=== GIVEN EXERCISE ===
Gather up every line from the entries below that uses the word "limits".

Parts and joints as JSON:
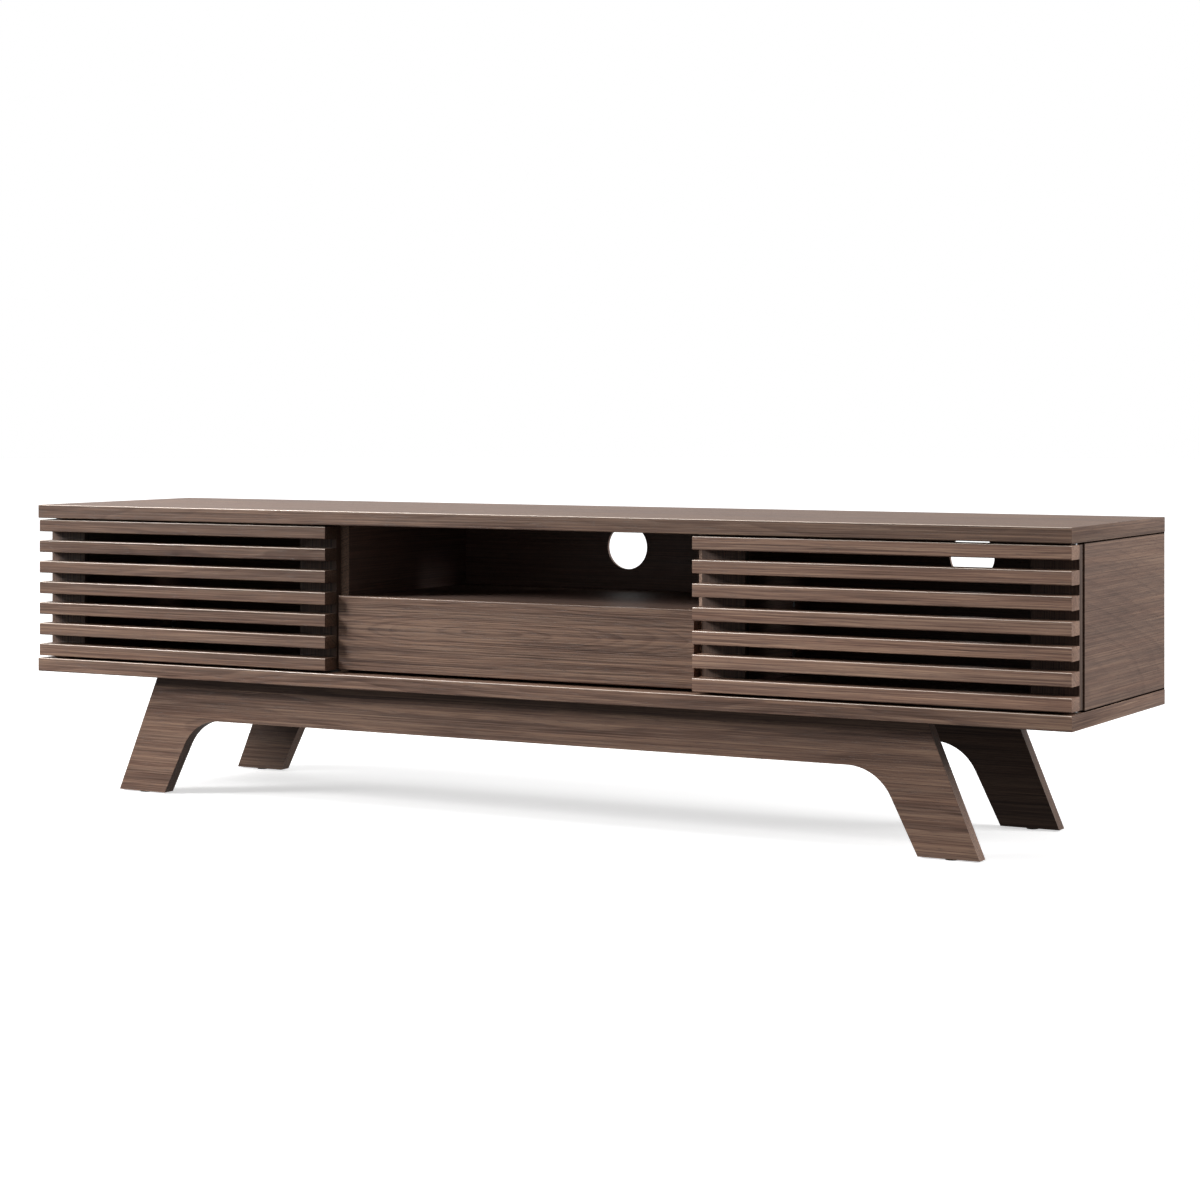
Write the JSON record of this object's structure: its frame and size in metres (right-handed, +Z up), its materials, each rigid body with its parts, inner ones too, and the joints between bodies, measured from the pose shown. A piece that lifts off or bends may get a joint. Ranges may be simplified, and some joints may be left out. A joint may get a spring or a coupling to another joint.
{
  "type": "media cabinet",
  "caption": "Low walnut media cabinet on splayed leg frames, with horizontal-slat doors at both ends, an open centre bay and a drawer below it.",
  "frame": {"origin": "on the floor under the middle of the cabinet", "axes": "+X to the cabinet's right-hand end seen from the front, +Y to the rear, +Z up"},
  "size_m": [1.8, 0.41, 0.47],
  "materials": {
    "walnut": "satin lacquered walnut veneer and solid walnut, grey-brown",
    "walnut_inside": "dark matt walnut veneer",
    "drawer_plywood": "clear lacquered birch plywood",
    "beech_dowel": "raw beech",
    "zinc_steel": "bright zinc plated",
    "runner_steel": "zinc plated rolled strip",
    "black_plastic": "moulded, fine texture",
    "white_nylon": "moulded nylon"
  },
  "bodies": {
    "carcass": {"top_panel": "walnut", "bottom_panel": "walnut", "left_side_panel": "walnut", "right_side_panel": "walnut", "left_partition": "walnut_inside", "right_partition": "walnut_inside", "cubby_shelf": "walnut_inside", "back_panel": "walnut_inside", "front_leg_frame": "walnut", "rear_leg_frame": "walnut", "leg_brackets": "zinc_steel", "bracket_screws": "zinc_steel", "foot_glides": "black_plastic", "cam_locks": "zinc_steel", "cam_bolts": "zinc_steel", "wooden_dowels": "beech_dowel", "shelf_screws": "zinc_steel", "back_panel_screws": "zinc_steel", "pivot_bushes": "white_nylon", "door_magnets": "black_plastic", "left_cabinet_runner": "runner_steel", "right_cabinet_runner": "runner_steel", "cabinet_runner_screws": "zinc_steel"},
    "runner_middles": {"left_middle_runner": "runner_steel", "right_middle_runner": "runner_steel"},
    "drawer": {"drawer_front": "walnut", "drawer_inner_front": "drawer_plywood", "drawer_back": "drawer_plywood", "drawer_bottom": "drawer_plywood", "drawer_left_side": "drawer_plywood", "drawer_right_side": "drawer_plywood", "drawer_screws": "zinc_steel", "left_drawer_runner": "runner_steel", "right_drawer_runner": "runner_steel", "drawer_runner_screws": "zinc_steel"},
    "left_door": {"left_outer_stile": "walnut", "left_inner_stile": "walnut", "left_pivot_pins": "zinc_steel", "left_strike_plate": "zinc_steel", "left_slat_screws": "zinc_steel", "left_slat_1": "walnut", "left_slat_2": "walnut", "left_slat_3": "walnut", "left_slat_4": "walnut", "left_slat_5": "walnut", "left_slat_6": "walnut", "left_slat_7": "walnut"},
    "right_door": {"right_outer_stile": "walnut", "right_inner_stile": "walnut", "right_pivot_pins": "zinc_steel", "right_strike_plate": "zinc_steel", "right_slat_screws": "zinc_steel", "right_slat_1": "walnut", "right_slat_2": "walnut", "right_slat_3": "walnut", "right_slat_4": "walnut", "right_slat_5": "walnut", "right_slat_6": "walnut", "right_slat_7": "walnut"}
  },
  "joints": [
    {"name": "left_door_hinge", "type": "hinge", "parent": "carcass", "child": "left_door", "pos_m": [-0.889, -0.165, 0.332], "axis": [0, 0, -1], "range_deg": [0, 95]},
    {"name": "right_door_hinge", "type": "hinge", "parent": "carcass", "child": "right_door", "pos_m": [0.889, -0.165, 0.332], "axis": [0, 0, 1], "range_deg": [0, 95]},
    {"name": "drawer_slide", "type": "slide", "parent": "carcass", "child": "drawer", "axis": [0, -1, 0], "range_m": [0, 0.28]},
    {"name": "runner_slide", "type": "slide", "parent": "carcass", "child": "runner_middles", "axis": [0, -1, 0], "range_m": [0, 0.14]}
  ],
  "couplings": [
    {"joint": "runner_slide", "follows": "drawer_slide", "ratio": 0.5}
  ]
}
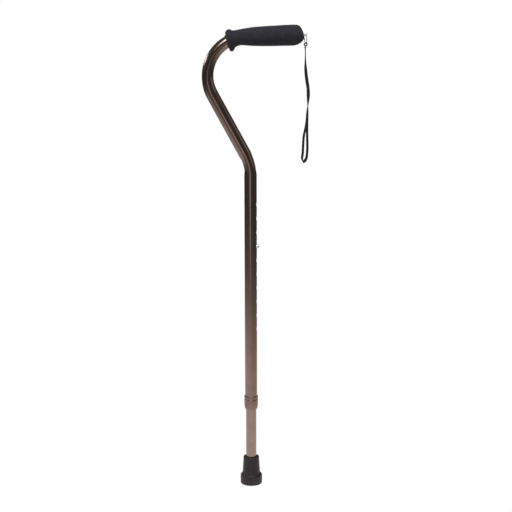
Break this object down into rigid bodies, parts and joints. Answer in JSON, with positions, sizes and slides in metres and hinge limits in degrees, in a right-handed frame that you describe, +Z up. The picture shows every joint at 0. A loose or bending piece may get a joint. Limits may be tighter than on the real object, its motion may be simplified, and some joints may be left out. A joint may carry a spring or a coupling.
{
  "type": "single point cane",
  "caption": "Offset single point cane: bent upper tube with foam grip and wrist strap, sliding on a lower tube with snap button, locking collar and rubber tip.",
  "frame": {"origin": "middle of the rubber tip's sole, on the floor", "axes": "+Z up along the lower tube, +X the way the grip's free end points, and the bent tube lies in the plane Y = 0"},
  "size_m": [0.1879, 0.04, 0.8384],
  "materials": {
    "bronze_anodised": "dark bronze anodised aluminium, smooth satin with crisp reflections",
    "bronze_leg": "light bronze anodised aluminium, satin",
    "collar_bronze": "bronze anodised aluminium, turned and polished",
    "grip_foam": "closed cell black foam rubber, matt with fine pores",
    "tip_rubber": "moulded black-brown rubber, dull sheen",
    "plated_steel": "bright nickel plate",
    "spring_steel": "blued spring strip",
    "black_plastic": "black moulded plastic",
    "white_nylon": "natural nylon",
    "webbing": "flat woven black webbing"
  },
  "bodies": {
    "leg": {"lower_tube": "bronze_leg", "guide_bush": "white_nylon", "button_spring": "spring_steel", "rubber_tip": "tip_rubber", "tip_washer": "plated_steel"},
    "button": {"snap_button": "plated_steel"},
    "handle": {"upper_tube": "bronze_anodised", "foam_grip": "grip_foam", "handle_plug": "black_plastic", "screw_eye": "plated_steel", "stop_ring": "collar_bronze"},
    "clamp": {"clamp_ring": "white_nylon"},
    "nut": {"lock_nut": "collar_bronze"},
    "ring": {"split_ring": "plated_steel"},
    "strap": {"strap_eye": "webbing", "strap_crimp": "black_plastic", "wrist_strap": "webbing"}
  },
  "joints": [
    {"name": "height_adjust", "type": "slide", "parent": "leg", "child": "handle", "axis": [0, 0, 1], "range_m": [-0.0762, 0.1524], "deforming": ["snap_button"]},
    {"name": "button_press", "type": "slide", "parent": "leg", "child": "button", "axis": [-1, 0, 0], "range_m": [0, 0.0055], "stiffness_N_per_m": 1500, "springref_m": -0.002, "deforming": ["button_spring"]},
    {"name": "collar_turn", "type": "hinge", "parent": "clamp", "child": "nut", "pos_m": [0, 0, 0.15], "axis": [0, 0, -1], "range_deg": [0, 270]},
    {"name": "collar_travel", "type": "slide", "parent": "handle", "child": "clamp", "axis": [0, 0, -1], "range_m": [0, 0.0012]},
    {"name": "ring_swing", "type": "hinge", "parent": "handle", "child": "ring", "pos_m": [0.0966, 0, 0.8193], "axis": [1, 0, 0], "range_deg": [-45, 45]},
    {"name": "strap_swing", "type": "hinge", "parent": "ring", "child": "strap", "pos_m": [0.0966, 0, 0.8057], "axis": [0.309, 0.9511, 0], "range_deg": [-45, 45]}
  ],
  "couplings": [
    {"joint": "collar_travel", "follows": "collar_turn", "m_per_rad": 0.00023873}
  ]
}
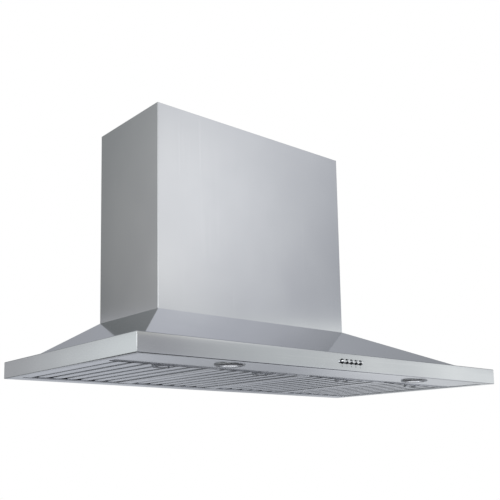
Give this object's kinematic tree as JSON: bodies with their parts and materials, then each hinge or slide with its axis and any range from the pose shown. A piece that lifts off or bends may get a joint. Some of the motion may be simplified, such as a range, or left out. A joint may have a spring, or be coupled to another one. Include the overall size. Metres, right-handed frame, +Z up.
{
  "type": "chimney range hood",
  "caption": "Wall-mounted stainless range hood with a wide straight chimney, sloping canopy, baffle filters that tilt down, push buttons, recessed lamps and a centrifugal blower.",
  "frame": {"origin": "middle of the wall face at the level of the rim's bottom edge", "axes": "+X along the wall to the right as seen from the room, +Y into the wall, +Z up"},
  "size_m": [1.219, 0.6085, 0.7078],
  "materials": {
    "canopy_steel": "satin stainless, fine horizontal grain",
    "chimney_steel": "satin stainless, fine upright grain",
    "galvanised_steel": "dull galvanised sheet",
    "filter_steel": "satin stainless",
    "handle_chrome": "polished",
    "button_chrome": "polished",
    "bezel_chrome": "satin polished",
    "black_plastic": "matte black",
    "lens_glass": "frosted",
    "aluminium_parts": "as rolled",
    "motor_paint": "black enamel",
    "bright_steel": "zinc plated",
    "circuit_board": "green",
    "grey_plastic": "light grey"
  },
  "bodies": {
    "hood": {"canopy_skirt": "canopy_steel", "canopy_slopes": "canopy_steel", "lamp_panel": "canopy_steel", "chimney_cover": "chimney_steel", "canopy_back": "galvanised_steel", "filter_side_rails": "galvanised_steel", "filter_catches": "galvanised_steel", "chimney_bracket": "galvanised_steel", "air_box": "galvanised_steel", "outlet_chamber": "galvanised_steel", "duct_collar": "galvanised_steel", "blower_housing": "galvanised_steel", "inlet_rings": "galvanised_steel", "motor_arms": "galvanised_steel", "control_box": "galvanised_steel", "control_cover": "galvanised_steel", "junction_box": "galvanised_steel", "junction_cover": "galvanised_steel", "lamp_screws": "galvanised_steel", "button_guides": "black_plastic", "switch_housing": "black_plastic", "lamp_bezel_left": "bezel_chrome", "lamp_bezel_right": "bezel_chrome", "lamp_lens_left": "lens_glass", "lamp_lens_right": "lens_glass", "lamp_housing_left": "aluminium_parts", "lamp_housing_right": "aluminium_parts", "capacitor": "aluminium_parts", "blower_motor": "motor_paint", "damper_pin": "bright_steel", "blower_screws": "bright_steel", "control_board": "circuit_board", "led_driver": "grey_plastic", "cable_gland": "grey_plastic"},
    "upper_cover": {"upper_chimney_cover": "chimney_steel"},
    "wheel": {"impeller": "aluminium_parts", "motor_shaft": "bright_steel"},
    "flap_front": {"damper_flap_front": "aluminium_parts"},
    "flap_rear": {"damper_flap_rear": "aluminium_parts"},
    "button_1": {"push_button_1": "button_chrome"},
    "button_2": {"push_button_2": "button_chrome"},
    "button_3": {"push_button_3": "button_chrome"},
    "button_4": {"push_button_4": "button_chrome"},
    "button_5": {"push_button_5": "button_chrome"},
    "filter_1": {"filter_frame_1": "filter_steel", "filter_baffles_1": "filter_steel", "handle_plate_1": "filter_steel"},
    "bail_1": {"filter_handle_1": "handle_chrome"},
    "filter_2": {"filter_frame_2": "filter_steel", "filter_baffles_2": "filter_steel", "handle_plate_2": "filter_steel"},
    "bail_2": {"filter_handle_2": "handle_chrome"},
    "filter_3": {"filter_frame_3": "filter_steel", "filter_baffles_3": "filter_steel", "handle_plate_3": "filter_steel"},
    "bail_3": {"filter_handle_3": "handle_chrome"},
    "filter_4": {"filter_frame_4": "filter_steel", "filter_baffles_4": "filter_steel", "handle_plate_4": "filter_steel"},
    "bail_4": {"filter_handle_4": "handle_chrome"}
  },
  "joints": [
    {"name": "upper_cover_slide", "type": "slide", "parent": "hood", "child": "upper_cover", "axis": [0, 0, 1], "range_m": [0, 0.4]},
    {"name": "wheel_spin", "type": "hinge", "parent": "hood", "child": "wheel", "pos_m": [0, -0.1385, 0.285], "axis": [1, 0, 0], "continuous": true},
    {"name": "damper_front_swing", "type": "hinge", "parent": "hood", "child": "flap_front", "pos_m": [0, -0.1385, 0.488], "axis": [-1, 0, 0], "range_deg": [0, 80]},
    {"name": "damper_rear_swing", "type": "hinge", "parent": "hood", "child": "flap_rear", "pos_m": [0, -0.1385, 0.488], "axis": [1, 0, 0], "range_deg": [0, 80]},
    {"name": "button_1_press", "type": "slide", "parent": "hood", "child": "button_1", "axis": [0, 1, 0], "range_m": [0, 0.003], "stiffness_N_per_m": 400, "springref_m": -0.001},
    {"name": "button_2_press", "type": "slide", "parent": "hood", "child": "button_2", "axis": [0, 1, 0], "range_m": [0, 0.003], "stiffness_N_per_m": 400, "springref_m": -0.001},
    {"name": "button_3_press", "type": "slide", "parent": "hood", "child": "button_3", "axis": [0, 1, 0], "range_m": [0, 0.003], "stiffness_N_per_m": 400, "springref_m": -0.001},
    {"name": "button_4_press", "type": "slide", "parent": "hood", "child": "button_4", "axis": [0, 1, 0], "range_m": [0, 0.003], "stiffness_N_per_m": 400, "springref_m": -0.001},
    {"name": "button_5_press", "type": "slide", "parent": "hood", "child": "button_5", "axis": [0, 1, 0], "range_m": [0, 0.003], "stiffness_N_per_m": 400, "springref_m": -0.001},
    {"name": "filter_1_tilt", "type": "hinge", "parent": "hood", "child": "filter_1", "pos_m": [-0.43875, -0.048, 0.0017], "axis": [1, 0, 0], "range_deg": [0, 80]},
    {"name": "filter_1_handle_fold", "type": "hinge", "parent": "filter_1", "child": "bail_1", "pos_m": [-0.43875, -0.436, -0.0016], "axis": [-1, 0, 0], "range_deg": [0, 90]},
    {"name": "filter_2_tilt", "type": "hinge", "parent": "hood", "child": "filter_2", "pos_m": [-0.14625, -0.048, 0.0017], "axis": [1, 0, 0], "range_deg": [0, 80]},
    {"name": "filter_2_handle_fold", "type": "hinge", "parent": "filter_2", "child": "bail_2", "pos_m": [-0.14625, -0.436, -0.0016], "axis": [-1, 0, 0], "range_deg": [0, 90]},
    {"name": "filter_3_tilt", "type": "hinge", "parent": "hood", "child": "filter_3", "pos_m": [0.14625, -0.048, 0.0017], "axis": [1, 0, 0], "range_deg": [0, 80]},
    {"name": "filter_3_handle_fold", "type": "hinge", "parent": "filter_3", "child": "bail_3", "pos_m": [0.14625, -0.436, -0.0016], "axis": [-1, 0, 0], "range_deg": [0, 90]},
    {"name": "filter_4_tilt", "type": "hinge", "parent": "hood", "child": "filter_4", "pos_m": [0.43875, -0.048, 0.0017], "axis": [1, 0, 0], "range_deg": [0, 80]},
    {"name": "filter_4_handle_fold", "type": "hinge", "parent": "filter_4", "child": "bail_4", "pos_m": [0.43875, -0.436, -0.0016], "axis": [-1, 0, 0], "range_deg": [0, 90]}
  ]
}
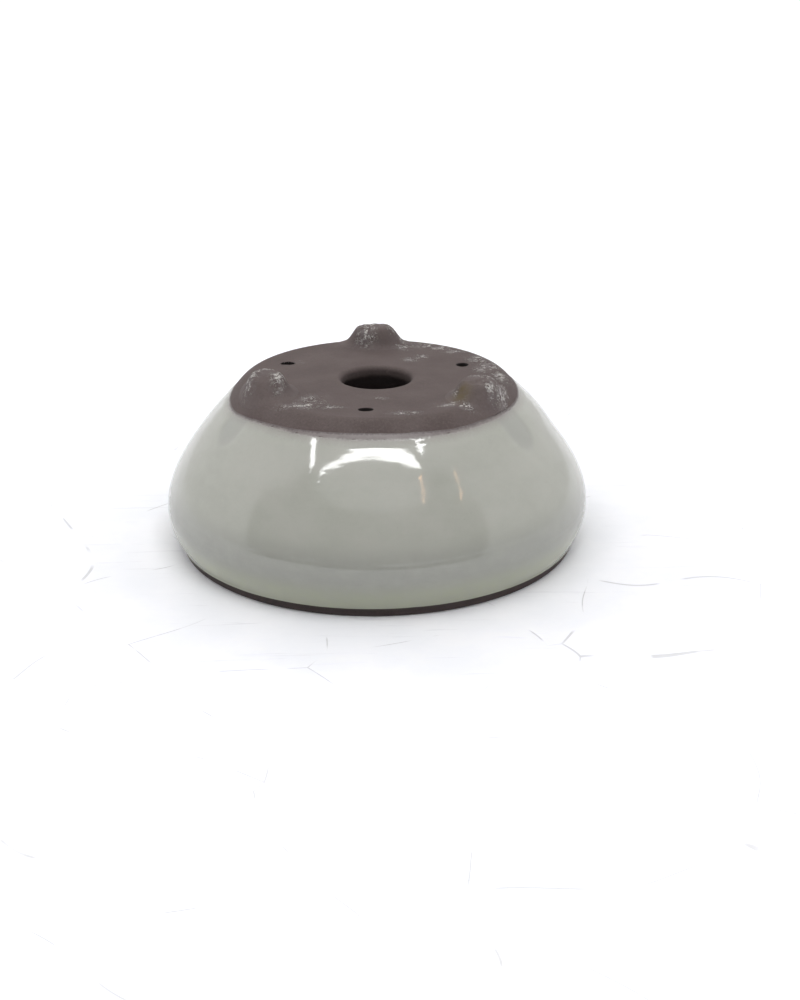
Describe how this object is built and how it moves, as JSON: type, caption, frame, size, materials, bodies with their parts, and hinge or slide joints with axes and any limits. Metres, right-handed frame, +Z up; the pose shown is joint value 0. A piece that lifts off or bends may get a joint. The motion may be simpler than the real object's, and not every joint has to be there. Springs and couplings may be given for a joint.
{
  "type": "bonsai pot",
  "caption": "Round flared stoneware bonsai pot with a celadon glazed wall, bare clay base, drain hole, wire holes and nub feet, stored mouth down on its rim.",
  "frame": {"origin": "centre of the mouth's rim plane, which the pot stands on as it is stored; the rim plane is Z = 0", "axes": "+Z up, along the pot's axis from the mouth's rim to the base and its feet; -Y is the front, the side away from the back foot; +X is the right seen from the front. The pot is stored mouth down. A planted pot is this one turned 180 degrees about X, so that it stands on its feet"},
  "size_m": [0.17, 0.17, 0.0754],
  "materials": {
    "bare_clay": "unglazed purple-brown stoneware, matt",
    "foot_clay": "unglazed purple-brown stoneware, matt, worn pale at the tips",
    "celadon_glaze": "glossy pale grey-green celadon glaze"
  },
  "bodies": {
    "root": {"bowl": "bare_clay", "glaze": "celadon_glaze", "foot_back": "foot_clay", "foot_left": "foot_clay", "foot_right": "foot_clay"}
  },
  "joints": []
}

=== RESPONSE TO THE TASK ===
Break this object down into rigid bodies, parts and joints. Answer in JSON, with positions, sizes and slides in metres and hinge limits in degrees, in a right-handed frame that you describe, +Z up. The picture shows every joint at 0. A loose or bending piece may get a joint. Limits may be tighter than on the real object, its motion may be simplified, and some joints may be left out. A joint may carry a spring or a coupling.
Describe how this object is built and how it moves, as JSON: type, caption, frame, size, materials, bodies with their parts, and hinge or slide joints with axes and any limits. Metres, right-handed frame, +Z up; the pose shown is joint value 0. A piece that lifts off or bends may get a joint. The motion may be simpler than the real object's, and not every joint has to be there. Springs and couplings may be given for a joint.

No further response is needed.